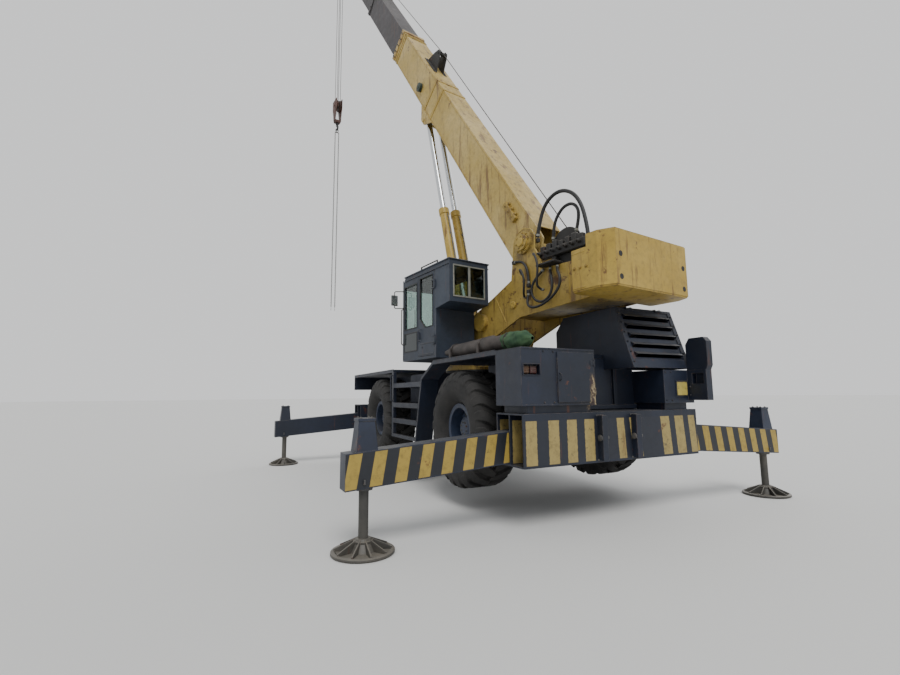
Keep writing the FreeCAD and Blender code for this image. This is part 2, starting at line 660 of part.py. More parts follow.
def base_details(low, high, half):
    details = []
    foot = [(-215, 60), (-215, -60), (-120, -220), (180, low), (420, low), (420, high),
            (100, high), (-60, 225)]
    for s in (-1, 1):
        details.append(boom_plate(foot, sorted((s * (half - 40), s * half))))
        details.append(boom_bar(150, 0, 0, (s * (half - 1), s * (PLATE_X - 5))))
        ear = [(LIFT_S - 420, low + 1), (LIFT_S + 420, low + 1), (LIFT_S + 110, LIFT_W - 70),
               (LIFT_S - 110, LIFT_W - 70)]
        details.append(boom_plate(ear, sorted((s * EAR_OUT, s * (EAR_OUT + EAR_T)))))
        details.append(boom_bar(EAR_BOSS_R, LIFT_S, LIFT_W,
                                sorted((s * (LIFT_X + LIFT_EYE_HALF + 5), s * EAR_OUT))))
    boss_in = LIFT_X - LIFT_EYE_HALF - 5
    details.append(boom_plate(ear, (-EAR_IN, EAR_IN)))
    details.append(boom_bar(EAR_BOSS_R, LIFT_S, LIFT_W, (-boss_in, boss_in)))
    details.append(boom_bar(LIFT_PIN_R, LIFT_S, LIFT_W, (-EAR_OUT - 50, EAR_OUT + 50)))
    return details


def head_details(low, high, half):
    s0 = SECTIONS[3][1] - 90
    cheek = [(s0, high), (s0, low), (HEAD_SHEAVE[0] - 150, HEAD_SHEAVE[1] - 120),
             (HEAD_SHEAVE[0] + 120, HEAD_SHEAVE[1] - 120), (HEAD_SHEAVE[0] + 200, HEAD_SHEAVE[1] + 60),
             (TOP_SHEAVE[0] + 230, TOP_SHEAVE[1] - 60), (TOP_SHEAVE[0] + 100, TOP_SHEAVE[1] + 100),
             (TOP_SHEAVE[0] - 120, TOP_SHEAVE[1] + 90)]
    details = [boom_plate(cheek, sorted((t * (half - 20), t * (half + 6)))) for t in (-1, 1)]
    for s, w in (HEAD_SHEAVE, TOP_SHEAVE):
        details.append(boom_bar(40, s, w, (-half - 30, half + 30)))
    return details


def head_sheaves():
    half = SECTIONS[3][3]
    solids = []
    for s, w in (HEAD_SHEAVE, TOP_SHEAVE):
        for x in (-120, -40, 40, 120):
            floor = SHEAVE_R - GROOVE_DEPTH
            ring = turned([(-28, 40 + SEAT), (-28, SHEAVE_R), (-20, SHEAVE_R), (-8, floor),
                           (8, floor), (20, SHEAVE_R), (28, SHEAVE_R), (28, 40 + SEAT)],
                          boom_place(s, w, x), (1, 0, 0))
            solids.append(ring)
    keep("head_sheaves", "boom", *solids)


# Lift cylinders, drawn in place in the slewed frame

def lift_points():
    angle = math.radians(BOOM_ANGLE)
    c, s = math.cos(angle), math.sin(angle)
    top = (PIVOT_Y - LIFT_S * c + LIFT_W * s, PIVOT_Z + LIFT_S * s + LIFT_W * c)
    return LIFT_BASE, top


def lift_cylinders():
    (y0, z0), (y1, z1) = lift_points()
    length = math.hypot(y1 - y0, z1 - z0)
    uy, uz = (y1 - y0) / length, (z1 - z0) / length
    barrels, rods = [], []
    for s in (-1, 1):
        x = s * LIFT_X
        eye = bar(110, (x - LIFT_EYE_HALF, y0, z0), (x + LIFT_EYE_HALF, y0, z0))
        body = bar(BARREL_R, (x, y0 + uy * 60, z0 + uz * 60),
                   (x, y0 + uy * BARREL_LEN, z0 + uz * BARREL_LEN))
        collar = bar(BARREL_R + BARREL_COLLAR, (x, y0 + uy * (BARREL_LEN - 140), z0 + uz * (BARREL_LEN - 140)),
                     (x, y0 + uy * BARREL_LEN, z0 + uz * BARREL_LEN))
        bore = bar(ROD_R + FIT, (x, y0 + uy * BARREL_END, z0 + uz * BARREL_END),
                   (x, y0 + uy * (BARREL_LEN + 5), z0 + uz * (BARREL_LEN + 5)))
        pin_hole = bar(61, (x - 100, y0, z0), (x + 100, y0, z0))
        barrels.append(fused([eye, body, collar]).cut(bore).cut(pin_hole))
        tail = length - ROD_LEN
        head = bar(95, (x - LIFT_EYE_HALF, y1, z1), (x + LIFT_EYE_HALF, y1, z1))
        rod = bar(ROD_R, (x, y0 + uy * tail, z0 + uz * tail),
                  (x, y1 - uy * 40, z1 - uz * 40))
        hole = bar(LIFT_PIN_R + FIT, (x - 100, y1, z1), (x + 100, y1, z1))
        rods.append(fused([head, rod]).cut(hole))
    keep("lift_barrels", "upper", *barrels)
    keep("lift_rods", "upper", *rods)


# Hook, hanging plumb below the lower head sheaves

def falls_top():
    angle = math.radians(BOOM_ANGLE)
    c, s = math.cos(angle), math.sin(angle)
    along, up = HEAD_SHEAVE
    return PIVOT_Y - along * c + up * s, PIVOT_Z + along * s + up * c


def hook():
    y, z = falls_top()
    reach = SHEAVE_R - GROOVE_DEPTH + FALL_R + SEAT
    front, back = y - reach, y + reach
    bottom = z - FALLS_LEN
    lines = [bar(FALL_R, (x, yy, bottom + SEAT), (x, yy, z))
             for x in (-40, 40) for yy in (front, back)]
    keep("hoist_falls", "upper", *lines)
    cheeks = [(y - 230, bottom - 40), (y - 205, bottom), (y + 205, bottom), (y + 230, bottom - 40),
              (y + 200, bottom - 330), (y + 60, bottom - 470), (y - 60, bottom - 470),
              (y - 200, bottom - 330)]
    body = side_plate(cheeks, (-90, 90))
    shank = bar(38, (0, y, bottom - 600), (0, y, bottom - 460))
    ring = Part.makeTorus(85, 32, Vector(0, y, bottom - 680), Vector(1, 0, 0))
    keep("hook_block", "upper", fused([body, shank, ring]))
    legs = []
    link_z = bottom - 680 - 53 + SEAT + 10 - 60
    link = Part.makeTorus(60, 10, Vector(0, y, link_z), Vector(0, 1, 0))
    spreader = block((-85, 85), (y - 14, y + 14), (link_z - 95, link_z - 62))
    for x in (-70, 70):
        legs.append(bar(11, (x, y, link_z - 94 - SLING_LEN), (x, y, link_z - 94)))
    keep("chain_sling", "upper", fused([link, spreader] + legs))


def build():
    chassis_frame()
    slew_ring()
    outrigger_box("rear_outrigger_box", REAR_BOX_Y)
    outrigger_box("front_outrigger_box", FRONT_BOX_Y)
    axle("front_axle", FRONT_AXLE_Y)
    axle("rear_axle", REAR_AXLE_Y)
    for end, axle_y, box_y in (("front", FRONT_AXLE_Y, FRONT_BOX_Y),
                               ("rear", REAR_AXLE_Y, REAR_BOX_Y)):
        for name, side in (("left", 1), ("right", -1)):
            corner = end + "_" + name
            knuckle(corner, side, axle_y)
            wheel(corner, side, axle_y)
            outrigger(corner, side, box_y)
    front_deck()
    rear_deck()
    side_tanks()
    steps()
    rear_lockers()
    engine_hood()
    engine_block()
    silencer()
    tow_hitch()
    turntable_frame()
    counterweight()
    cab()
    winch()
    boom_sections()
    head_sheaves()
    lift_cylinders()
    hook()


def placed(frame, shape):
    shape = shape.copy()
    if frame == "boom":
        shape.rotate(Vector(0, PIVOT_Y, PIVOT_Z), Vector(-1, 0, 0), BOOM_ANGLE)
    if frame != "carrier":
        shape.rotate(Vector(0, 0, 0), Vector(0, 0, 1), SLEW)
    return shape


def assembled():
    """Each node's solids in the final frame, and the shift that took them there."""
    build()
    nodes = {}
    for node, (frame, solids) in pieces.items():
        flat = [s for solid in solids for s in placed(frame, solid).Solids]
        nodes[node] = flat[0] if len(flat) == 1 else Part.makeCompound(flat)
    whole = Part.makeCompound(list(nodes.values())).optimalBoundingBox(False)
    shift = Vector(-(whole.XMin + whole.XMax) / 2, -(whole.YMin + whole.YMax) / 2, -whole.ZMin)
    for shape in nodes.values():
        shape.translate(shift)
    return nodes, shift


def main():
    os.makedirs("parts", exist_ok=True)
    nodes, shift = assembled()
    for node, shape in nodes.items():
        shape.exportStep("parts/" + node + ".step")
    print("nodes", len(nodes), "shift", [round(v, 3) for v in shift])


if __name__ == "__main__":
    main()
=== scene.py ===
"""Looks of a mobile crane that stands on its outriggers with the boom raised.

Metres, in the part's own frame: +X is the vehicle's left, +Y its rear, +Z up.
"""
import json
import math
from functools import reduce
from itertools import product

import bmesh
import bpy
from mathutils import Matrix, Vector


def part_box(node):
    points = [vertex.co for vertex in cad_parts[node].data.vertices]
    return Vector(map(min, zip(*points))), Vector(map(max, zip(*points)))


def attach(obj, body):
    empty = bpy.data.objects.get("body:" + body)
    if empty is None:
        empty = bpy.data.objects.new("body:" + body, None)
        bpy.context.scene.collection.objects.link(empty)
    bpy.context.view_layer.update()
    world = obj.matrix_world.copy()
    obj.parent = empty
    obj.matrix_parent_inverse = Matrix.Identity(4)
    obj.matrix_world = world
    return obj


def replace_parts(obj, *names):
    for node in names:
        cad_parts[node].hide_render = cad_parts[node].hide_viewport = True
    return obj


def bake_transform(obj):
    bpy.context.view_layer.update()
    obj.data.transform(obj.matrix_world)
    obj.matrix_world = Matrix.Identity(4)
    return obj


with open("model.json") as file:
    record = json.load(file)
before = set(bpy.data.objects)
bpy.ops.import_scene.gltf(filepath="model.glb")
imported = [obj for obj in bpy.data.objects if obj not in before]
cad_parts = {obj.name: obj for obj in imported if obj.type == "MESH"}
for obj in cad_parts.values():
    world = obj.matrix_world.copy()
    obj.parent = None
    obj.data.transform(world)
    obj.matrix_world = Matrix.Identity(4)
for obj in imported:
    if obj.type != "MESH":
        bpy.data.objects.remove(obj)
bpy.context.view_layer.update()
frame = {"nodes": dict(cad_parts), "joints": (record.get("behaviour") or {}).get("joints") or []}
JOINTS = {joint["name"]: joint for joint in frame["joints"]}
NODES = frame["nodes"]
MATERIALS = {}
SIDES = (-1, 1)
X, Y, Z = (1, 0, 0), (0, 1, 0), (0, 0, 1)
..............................
• Exercise instructions:
Within the listing above, find every line containing the string "type" and return it.

• Final result:
cad_parts = {obj.name: obj for obj in imported if obj.type == "MESH"}
    if obj.type != "MESH":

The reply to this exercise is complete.